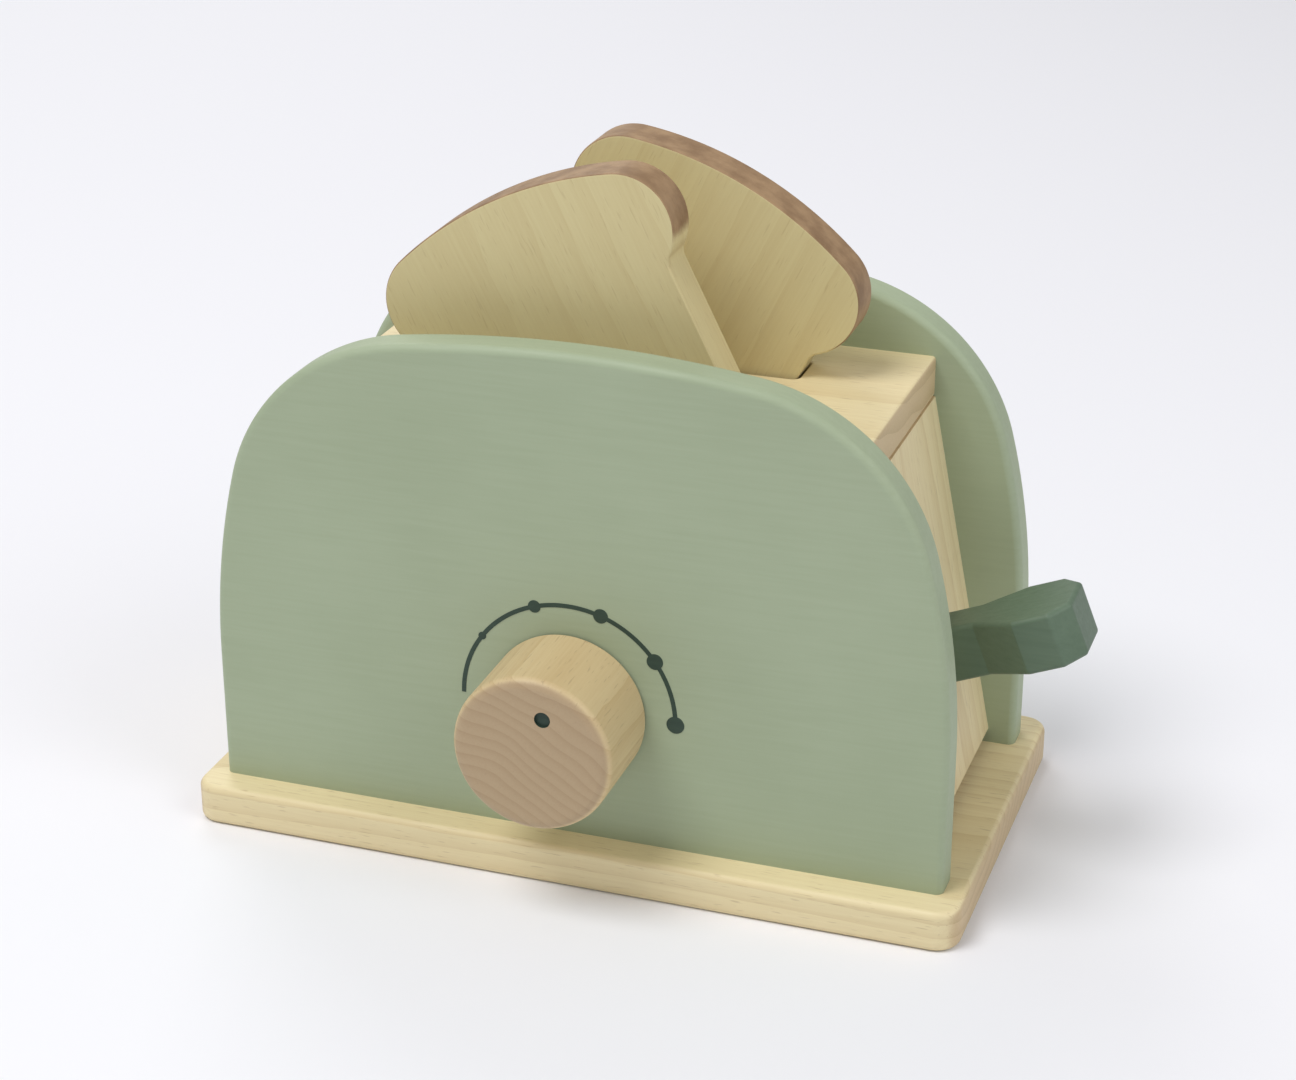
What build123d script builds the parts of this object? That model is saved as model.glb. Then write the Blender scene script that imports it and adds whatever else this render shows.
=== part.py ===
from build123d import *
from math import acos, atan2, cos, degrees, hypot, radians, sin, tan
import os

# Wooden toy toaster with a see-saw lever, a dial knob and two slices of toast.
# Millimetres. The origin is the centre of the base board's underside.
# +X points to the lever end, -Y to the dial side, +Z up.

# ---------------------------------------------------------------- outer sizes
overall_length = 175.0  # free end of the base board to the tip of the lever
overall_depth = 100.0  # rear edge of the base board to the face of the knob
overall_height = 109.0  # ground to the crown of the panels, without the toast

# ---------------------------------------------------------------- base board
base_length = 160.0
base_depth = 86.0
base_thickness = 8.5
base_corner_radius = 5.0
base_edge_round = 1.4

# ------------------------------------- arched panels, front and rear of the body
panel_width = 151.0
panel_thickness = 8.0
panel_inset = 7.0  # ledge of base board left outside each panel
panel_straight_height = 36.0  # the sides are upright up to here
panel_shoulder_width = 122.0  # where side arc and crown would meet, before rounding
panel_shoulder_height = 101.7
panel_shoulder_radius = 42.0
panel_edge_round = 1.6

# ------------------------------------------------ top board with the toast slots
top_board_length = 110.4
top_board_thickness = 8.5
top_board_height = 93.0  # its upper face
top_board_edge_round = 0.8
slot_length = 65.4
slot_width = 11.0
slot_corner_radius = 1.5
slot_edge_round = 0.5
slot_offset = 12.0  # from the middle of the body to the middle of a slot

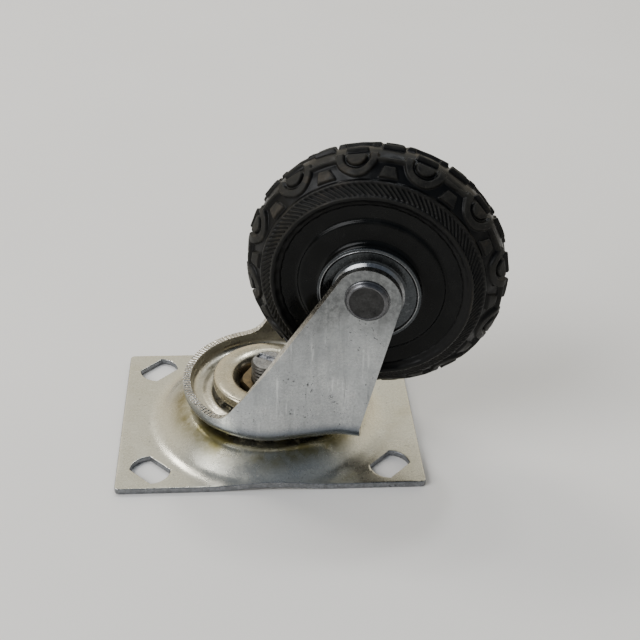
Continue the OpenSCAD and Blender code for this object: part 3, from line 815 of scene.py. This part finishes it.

########

#### [Aim of the exercise]
Write out every record verbatim.

#### [Worked solution]
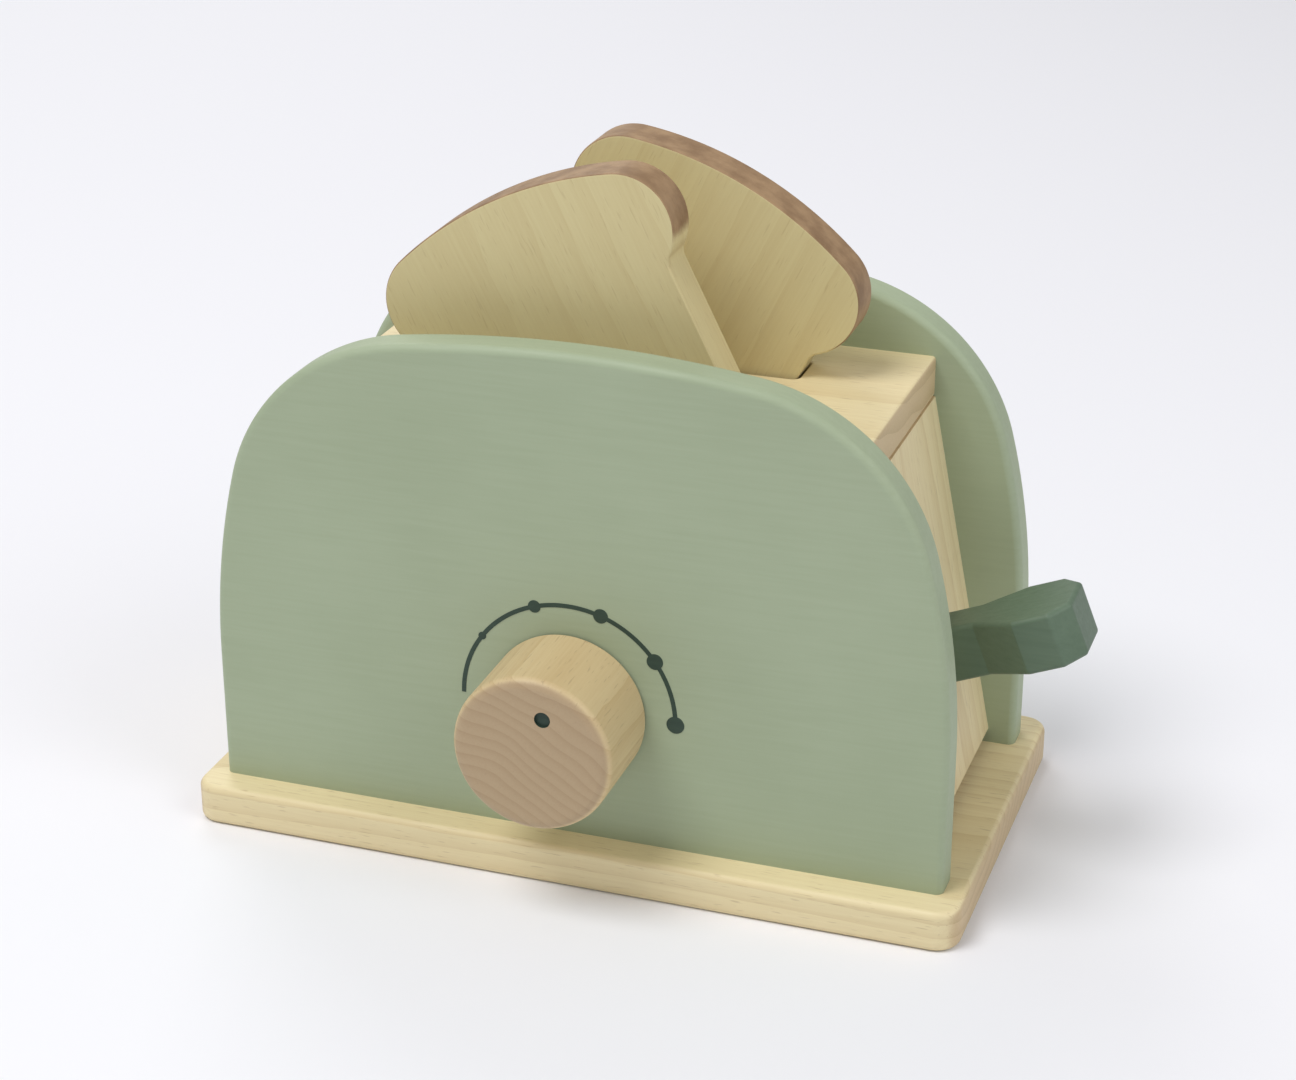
What build123d script builds the parts of this object? That model is saved as model.glb. Then write the Blender scene script that imports it and adds whatever else this render shows.
=== part.py ===
from build123d import *
from math import acos, atan2, cos, degrees, hypot, radians, sin, tan
import os

# Wooden toy toaster with a see-saw lever, a dial knob and two slices of toast.
# Millimetres. The origin is the centre of the base board's underside.
# +X points to the lever end, -Y to the dial side, +Z up.

# ---------------------------------------------------------------- outer sizes
overall_length = 175.0  # free end of the base board to the tip of the lever
overall_depth = 100.0  # rear edge of the base board to the face of the knob
overall_height = 109.0  # ground to the crown of the panels, without the toast

# ---------------------------------------------------------------- base board
base_length = 160.0
base_depth = 86.0
base_thickness = 8.5
base_corner_radius = 5.0
base_edge_round = 1.4

# ------------------------------------- arched panels, front and rear of the body
panel_width = 151.0
panel_thickness = 8.0
panel_inset = 7.0  # ledge of base board left outside each panel
panel_straight_height = 36.0  # the sides are upright up to here
panel_shoulder_width = 122.0  # where side arc and crown would meet, before rounding
panel_shoulder_height = 101.7
panel_shoulder_radius = 42.0
panel_edge_round = 1.6

# ------------------------------------------------ top board with the toast slots
top_board_length = 110.4
top_board_thickness = 8.5
top_board_height = 93.0  # its upper face
top_board_edge_round = 0.8
slot_length = 65.4
slot_width = 11.0
slot_corner_radius = 1.5
slot_edge_round = 0.5
slot_offset = 12.0  # from the middle of the body to the middle of a slot

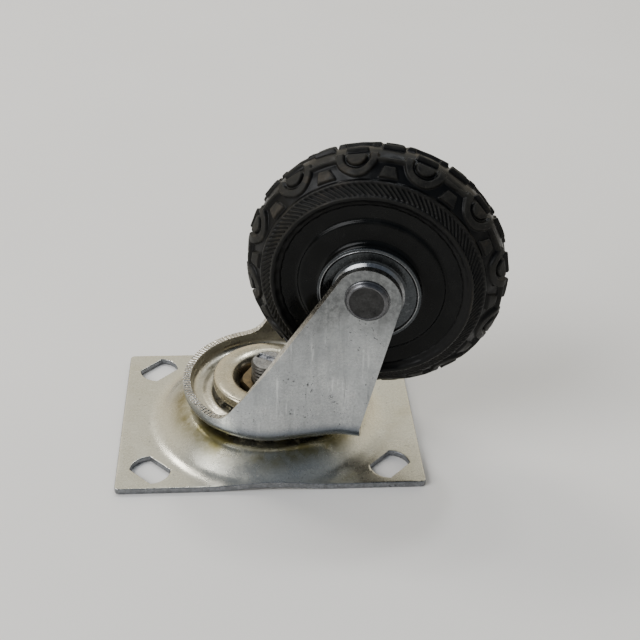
Continue the OpenSCAD and Blender code for this object: part 3, from line 815 of scene.py. This part finishes it.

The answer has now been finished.